Family is forever. I knew and remember my grandparents, and great-grandparents, and my great-great-grandmother, but there are also graves in the cemetery of my family members who died before I was even born, but they are still family. My grandparents are dead now, but they are still my family. Jesus lived, and died, and is in heaven now, but he is still our brother, still our God. In the Gospel he tells the disciples to go spread the news about Jesus, about the trinity, about the family of God. That’s still the story. This weekend we remember our family.5
Don Schwager quotes “The pledge of the Holy Spirit,” by Ambrose of Milan, 339-397 A.D.
"Recall then that you have received the spiritual seal, the spirit of wisdom and understanding, the spirit of right judgment and courage, the spirit of knowledge and reverence, the spirit of holy fear in God's presence. Guard what you have received.

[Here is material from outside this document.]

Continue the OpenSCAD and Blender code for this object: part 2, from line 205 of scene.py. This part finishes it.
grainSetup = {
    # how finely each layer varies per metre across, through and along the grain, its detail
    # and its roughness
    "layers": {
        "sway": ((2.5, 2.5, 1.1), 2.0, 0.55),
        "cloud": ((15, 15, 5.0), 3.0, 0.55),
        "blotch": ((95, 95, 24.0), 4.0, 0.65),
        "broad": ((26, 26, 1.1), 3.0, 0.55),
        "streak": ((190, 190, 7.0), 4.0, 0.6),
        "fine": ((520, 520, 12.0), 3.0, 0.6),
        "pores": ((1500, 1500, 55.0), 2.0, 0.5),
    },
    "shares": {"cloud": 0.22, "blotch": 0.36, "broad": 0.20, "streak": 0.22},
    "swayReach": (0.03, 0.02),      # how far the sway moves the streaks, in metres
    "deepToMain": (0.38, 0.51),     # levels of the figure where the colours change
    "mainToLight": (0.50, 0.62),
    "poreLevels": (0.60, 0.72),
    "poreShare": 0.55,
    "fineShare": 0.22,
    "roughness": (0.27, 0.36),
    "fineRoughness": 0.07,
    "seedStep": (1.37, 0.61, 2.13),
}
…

God the Father has marked you with His sign; Christ the Lord has confirmed you and has placed His pledge, the Spirit, in your hearts" (excerpt from De Mysteriis 7, 42).6
The Word Among Us Meditation on Matthew 28:16-20 notes that when we were baptized, we were plunged into the life of the Trinity. Each of us became “an adoptive son of the Father, a member of Christ and a temple of the Holy Spirit” (Catechism, 1279). We can remember our baptism each time we make the Sign of the Cross.
What a powerful and profound little prayer! Today, on Trinity Sunday, let the Sign of the Cross remind you of everything you received at your baptism. You are an adopted child of God. You are a member of the body of Christ. You are a temple of the Holy Spirit. “Most Holy Trinity, I love you and want to share in your life both now and forever!”7
Friar Jude Winkler shares the unique relationship without terror that God established with the people of Israel. The Spirit of adoption in Paul's Letter to the Romans has us relate to God as “Abba”. Friar Jude shares a fable about Augustine and the struggle to comprehend the Trinity.

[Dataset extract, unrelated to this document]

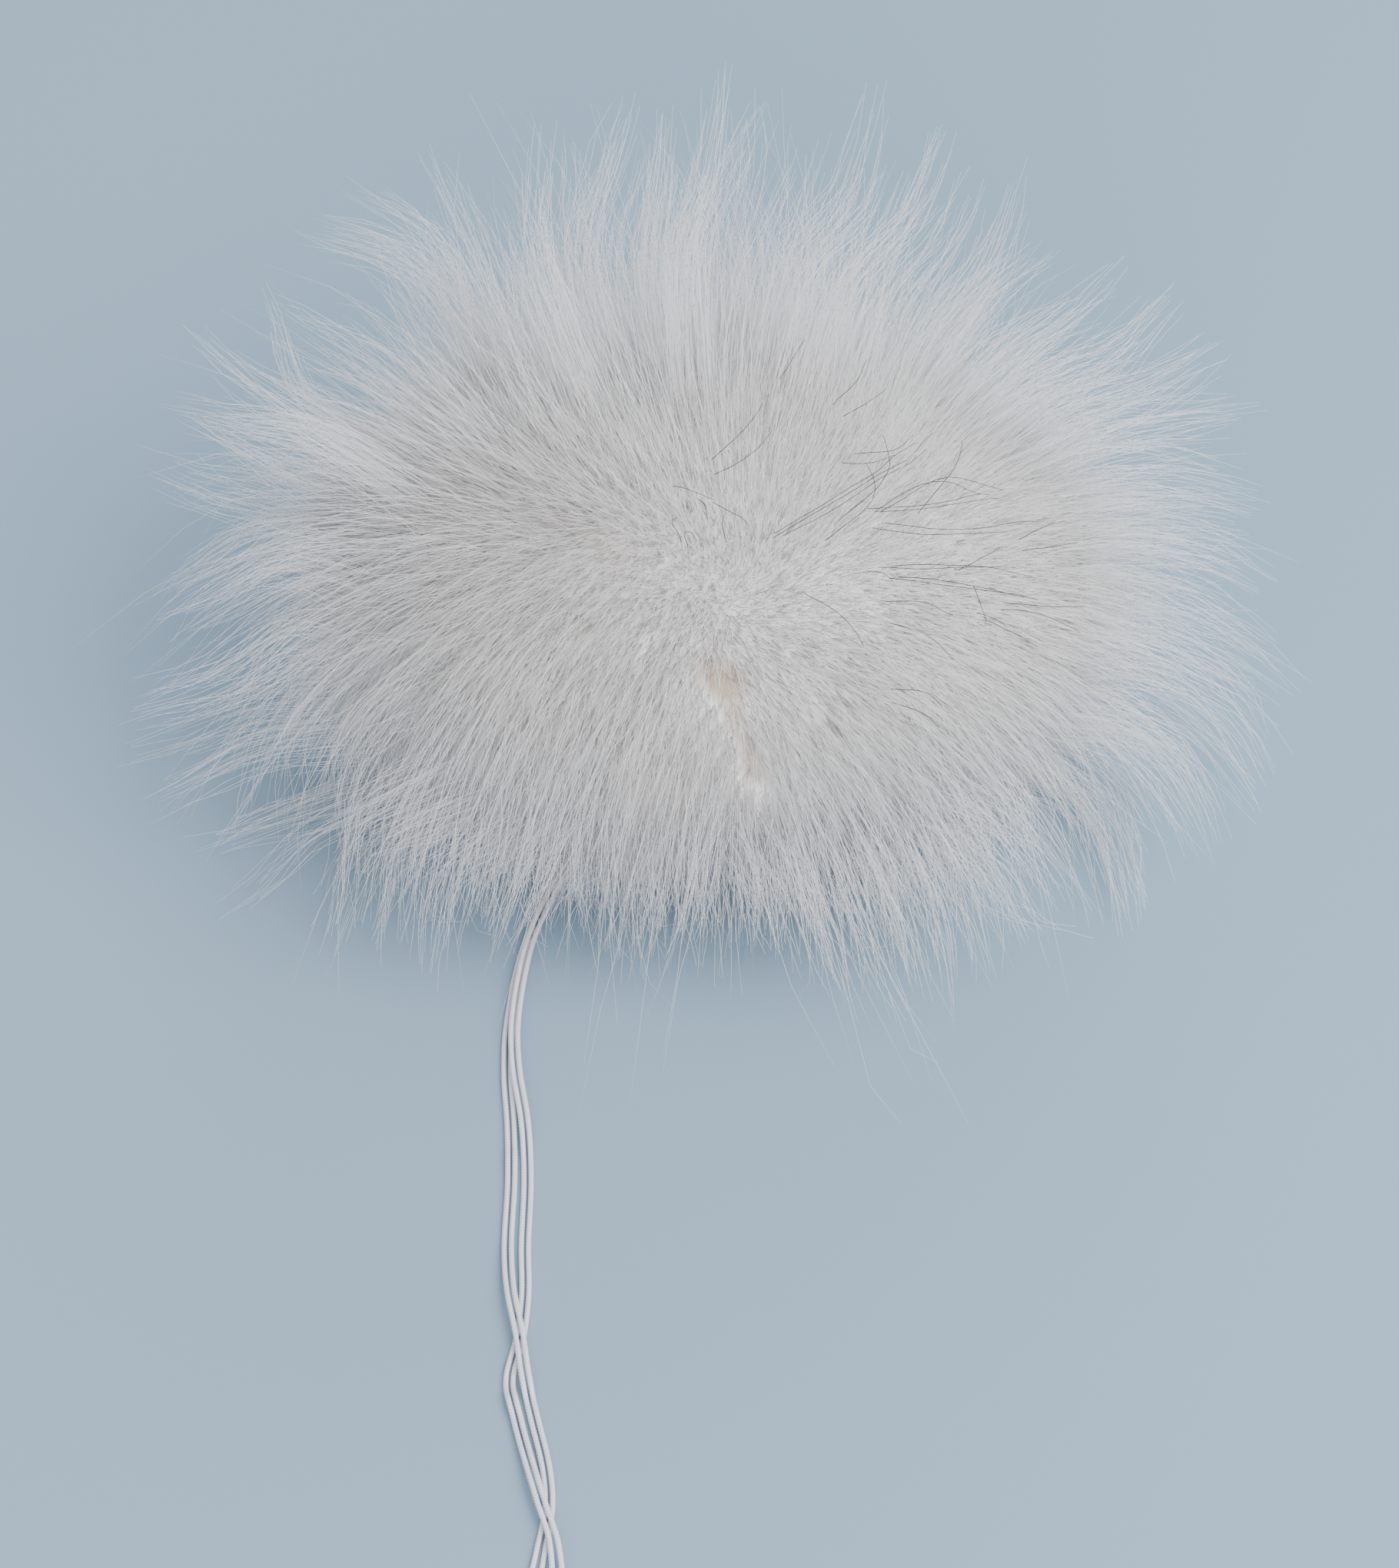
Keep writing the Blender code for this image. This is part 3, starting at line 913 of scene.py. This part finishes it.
def hair_fields(points):
    """For roots on the pile: the hair's tips, the shoulder it bends over and how it hangs."""
    rays = unit(points - HAIR_CENTRE)
    normals = pile_normals(points)
    angle, away = away_from_parting(rays)
    lay = LAY_FAR + (LAY_NEAR - LAY_FAR) * (1 - steps(angle, 0, LAY_FADE))
    swirl = noise_at(points, SWIRL_SCALE, SWIRL_SEED)
    swirl -= rays * (swirl * rays).sum(axis=1)[:, None]
    leaning = unit(
        rays * np.cos(lay)[:, None]
        + away * np.sin(lay)[:, None]
        + swirl * SWIRL
    )
    tips = tip_shell(leaning)
    out = np.hypot(tips[:, 0], tips[:, 1]) / REACH_SIDE
    tips[:, 2] -= DROOP * out * out
    length = np.linalg.norm(tips - points, axis=1)[:, None]
    outward = (tips - points) / length
    behind = facing_away(points, BEHIND_FROM, BEHIND_TO)[:, None]
    way = HANG_WAY + (BEHIND_WAY - HANG_WAY) * (behind > 0)
    falling = unit(way - normals * (normals * way).sum(axis=1)[:, None])
    hang = np.maximum(hanging(points)[:, None], HANG_BEHIND * behind)
    heading = unit(outward * (1 - hang) + falling * hang)
    upright = unit(normals * SHOULDER_UPRIGHT + heading * (1 - SHOULDER_UPRIGHT))
    length = length * (1 + HANG_LONGER * hang)
    return points + heading * length, points + upright * length * SHOULDER, hang[:, 0]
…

John Moffatt SJ, Scripture teacher at the Jesuit Institute, South Africa and is the author of the blog, Letting the Porcupine out of the Bottle, shares insight into the relationship that is Trinity.
One set of reasons is abstract, but important for those to whom ideas matter in their life of faith. We find in Aristotle the philosophical insight that all things arise from a single origin. Yet Aristotle’s changeless, solitary prime mover and sustainer of being seems to have little directly to do with our human experience. However, if the single origin of all things is in essence relationship, we can begin to see why the deepest truth in the universe around us is not the laws of physics, but the law of love. Human beings are not atoms in the void, but beings made for love and community. If the God and origin of all things is in essence unity and self-gift, then this affects how we think about the meaning of our own struggle to survive together on this planet. The writers of the fourth century constantly draw on images from the New Testament to paint a picture of a God whose dynamic creativity is still at work. The Spirit transforms the hearts of believers, enabling them to follow the pathway of the Word and find their way home to the presence of the Father. The divine three, who share all they have in common, call, guide and raise up humankind to participate in the oneness of their glory and delight.8
Fr. Richard Rohr, OFM, comments that it has always seemed completely strange to him that there should be any resistance whatsoever to evolution or evolutionary thinking in Christian theology or practice. Instead, Christians should have been the first in line to recognize and cooperate with such a dynamic notion of God.
Perhaps it is this newness and non-familiarity of which we are afraid? For some reason, we think that admitting such love dynamism and cooperating with it (see Romans 8:28) is going to compromise our eternal, unchanging notion of God. Yet the Bible is not afraid of a dynamic and unfolding understanding of God. The notion of “The Lord” clearly evolves with many other iterations in the Hebrew Scriptures. For the New Testament writers, these images inspire the Christian notion of Jesus and lead to the utterly relational and totally interactive doctrine of the Trinity. A dynamic understanding of God is not only rather obvious in the Bible, but also necessary—and surely exciting. Remember, the only language available to religion is metaphor. God is always like something else we have experienced visibly and directly.9
The mystery of Father, Son and Spirit inspires our journey to build relationships with others and Creation that have eternal presence.